* WHAT THE TASK ASKS *
Every line of the material below should be repeated exactly.
--- START ---
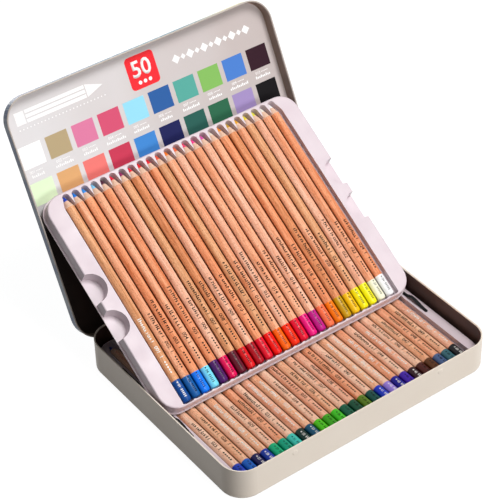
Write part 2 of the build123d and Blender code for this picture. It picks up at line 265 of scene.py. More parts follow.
def coat(
    tree: NodeTree,
    base: Any,
    layers: list[tuple[NodeSocket, Any]],
    values: dict[str | int, Any],
    gloss: tuple[NodeSocket, float, float] | None = None,
    relief: tuple[NodeSocket, float, float] | None = None,
) -> None:
    """Lays colours over one another and feeds a material's Principled shader.

    Args:
        tree: The material's node tree.
        base: The undermost colour: an sRGB hex colour, a linear one or a socket.
        layers: The mask and the colour of each layer over it, from below.
        values: The shader's plain inputs.
        gloss: A pattern, and the roughness where it is low and where it is high.
        relief: A pattern, and the strength and depth of the bump that it makes.
    """
    for mask, colour in layers:
        base = add_node(tree, "Mix", {0: mask, 6: base, 7: colour}, MIXED, data_type="RGBA")
    inputs = {"Base Color": base, **values}
    if gloss:
        pattern, low, high = gloss
        spread = {"From Min": NOISE_LOW, "From Max": NOISE_HIGH, "To Min": low, "To Max": high}
        inputs["Roughness"] = add_node(tree, "MapRange", {0: pattern, **spread})
    if relief:
        pattern, strength, depth = relief
        bump = {"Height": pattern, "Strength": strength, "Distance": depth}
        inputs["Normal"] = add_node(tree, "Bump", bump)
    feed(next(node for node in tree.nodes if node.type == "BSDF_PRINCIPLED"), inputs)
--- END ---
* RIGHT ANSWER *
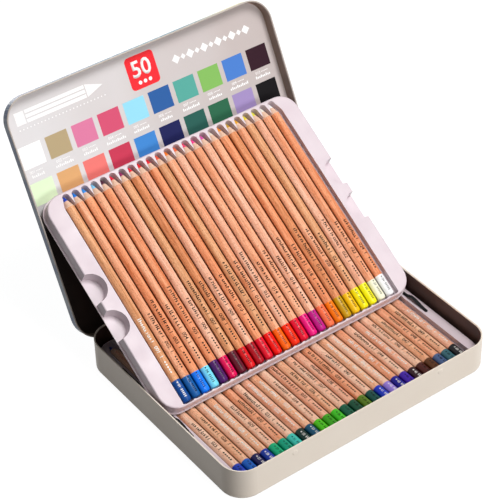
Write part 2 of the build123d and Blender code for this picture. It picks up at line 265 of scene.py. More parts follow.
def coat(
    tree: NodeTree,
    base: Any,
    layers: list[tuple[NodeSocket, Any]],
    values: dict[str | int, Any],
    gloss: tuple[NodeSocket, float, float] | None = None,
    relief: tuple[NodeSocket, float, float] | None = None,
) -> None:
    """Lays colours over one another and feeds a material's Principled shader.

    Args:
        tree: The material's node tree.
        base: The undermost colour: an sRGB hex colour, a linear one or a socket.
        layers: The mask and the colour of each layer over it, from below.
        values: The shader's plain inputs.
        gloss: A pattern, and the roughness where it is low and where it is high.
        relief: A pattern, and the strength and depth of the bump that it makes.
    """
    for mask, colour in layers:
        base = add_node(tree, "Mix", {0: mask, 6: base, 7: colour}, MIXED, data_type="RGBA")
    inputs = {"Base Color": base, **values}
    if gloss:
        pattern, low, high = gloss
        spread = {"From Min": NOISE_LOW, "From Max": NOISE_HIGH, "To Min": low, "To Max": high}
        inputs["Roughness"] = add_node(tree, "MapRange", {0: pattern, **spread})
    if relief:
        pattern, strength, depth = relief
        bump = {"Height": pattern, "Strength": strength, "Distance": depth}
        inputs["Normal"] = add_node(tree, "Bump", bump)
    feed(next(node for node in tree.nodes if node.type == "BSDF_PRINCIPLED"), inputs)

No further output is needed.